Practices must weigh pros and cons of adding house calls

Thanks to updates in reimbursement models as well as mobile health technologies, modern physician practices are becoming more amenable to providing house calls, according to an article from Medical Economics.

But while Affordable Care Act initiatives such as the Independence at Home demonstration help pave the way for a house-call comeback, practices need to consider many variables when deciding whether practicing outside the office makes sense. When drafting your pros and cons list, analyze the following:

  • Do you have enough elderly patients who would benefit from a house-call service?
  • Would the reimbursement you receive from house calls offset the costs of vehicle expenses, travel time, liability implications, potential for injury and lost revenue from being away from the practice?
  • Do you have the medical-management ability to help often-frail, elderly patients with multiple chronic conditions live safely and comfortably at home?

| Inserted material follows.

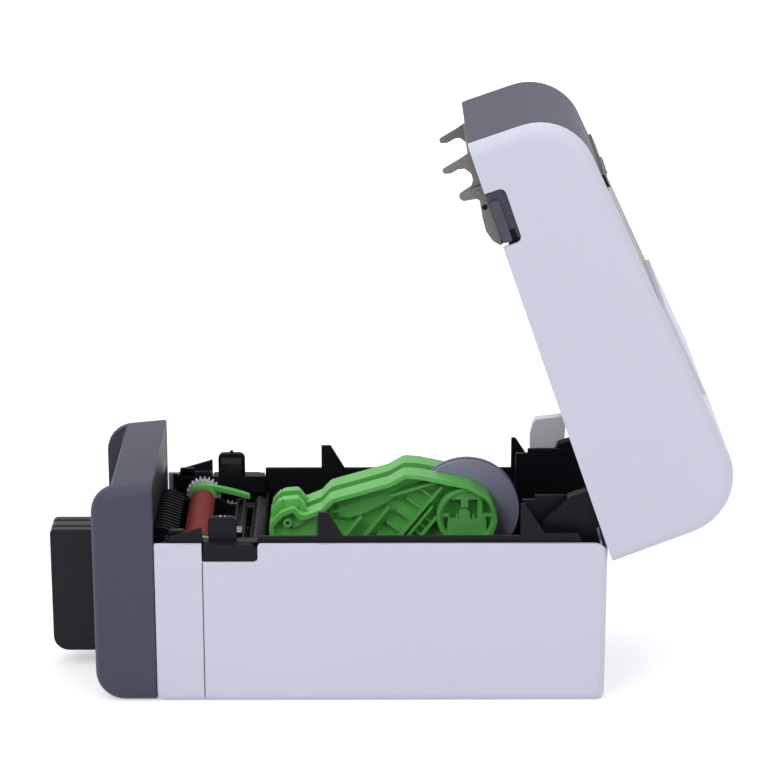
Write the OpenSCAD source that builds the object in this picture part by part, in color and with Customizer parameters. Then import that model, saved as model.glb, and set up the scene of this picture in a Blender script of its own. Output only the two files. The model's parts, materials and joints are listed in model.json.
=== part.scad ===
// Desktop label printer with its hinged cover held open.
// Frame: +Z up, the front faces -Y, origin at the middle of the footprint, millimetres.

/* [Casing] */
// Width over the side panels
body_w = 110; // [108:0.5:114]
// Length from the bezel's front to the rear face
body_len = 261; // [259:0.5:266]
// Height of the casing's rim
rim_z = 86.5; // [86:0.1:87]
// Thickness of the casing's walls
wall_t = 2.4; // [2:0.1:2.4]
// Gap at the seams between casing parts
seam = 0.4; // [0.3:0.1:0.6]
// Corner radius of the casing's lower edges
edge_r = 4; // [3:0.5:5]
// Height of the underside above the skirt
skirt_h = 1.5; // [1:0.1:2]
// Width of the skirt's standing face
skirt_w = 6; // [4:0.5:8]
// Length of the front casing piece
front_casing_d = 24.1; // [23:0.1:25]
// Length of the notch in the rim at the latches
notch_len = 27.7; // [26:0.5:28]
// Depth of that notch
notch_h = 9.5; // [9:0.1:9.5]

/* [Bezel] */
// Front-to-back depth of the bezel
bezel_d = 31.3; // [31:0.1:32]
// Height of the bezel's top at its rear edge
bezel_h = 117.6; // [116:0.2:119]
// Radius over the top front edge
bezel_top_r = 14; // [12:0.5:15]
// Radius under the chin
bezel_chin_r = 23; // [20:0.5:24]
// Roundness of the cheeks
cheek_r = 5.5; // [4:0.5:6]
// Width of a cheek beside the scoop
cheek_w = 9; // [8:0.5:11]
// Clearance at each end of the label exit slot
exit_gap = 0.5; // [0.3:0.1:1]
// Height of the label exit slot
exit_h = 7; // [6:0.5:8]

/* [Front module] */
// Width of the front module
module_w = 20; // [18:1:24]
// Depth that it stands forward
module_d = 26; // [22:1:28]
// Height of the front module
module_h = 68; // [64:1:68]

/* [Cover] */
// Height of the cover above the parting plane at its crown line
cover_h = 76.5; // [75:0.5:78]
// Fall of the cover's top, millimetres per millimetre
cover_fall = 0.1037; // [0.09:0.001:0.11]
// Radius over the cover's rear
cover_rear_r = 31; // [28:1:33]
// Radius over the cover's nose
cover_nose_r = 30; // [27:1:31]
// Softness of the cover's side edges
cover_edge_r = 7.5; // [6:0.5:8]
// Width of the white side beside the nose and the panels
nose_side = 7; // [7:0.5:9]
// Angle by which the cover stands open
open_angle = 70.7; // [66:0.1:71]

/* [Hinge] */
// Distance of the hinge axis from the rear face
hinge_in = 6.9; // [6.8:0.1:7.2]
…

Physicians who spoke with Medical Economics described a number of ways they integrated house calls into their practices. For example, Samantha Pozner, M.D., a New Jersey primary care physician, visits patients at home only if they live near her route to and from work, and fits these visits in around her regular office schedule. On the other end of the spectrum, Andrea Brand, M.D., a family physician in Florida, transformed her traditional practice into a cash-only house-call practice serving 300 patients.

Regardless of the specific business models, Rebecca Conant, M.D., founding director of the University of California, San Francisco (UCSF), Housecalls program, predicts the house-call trend will continue its rise. "We're just seeing the cusp of this, with the focus on chronic care management and chronic illness, with medical homes pushing that back out into the community," she told Medical Economics. "If we go upstream to keep people out of hospitals and emergency [departments], they do better, have better outcomes, and it's less cost overall to the system."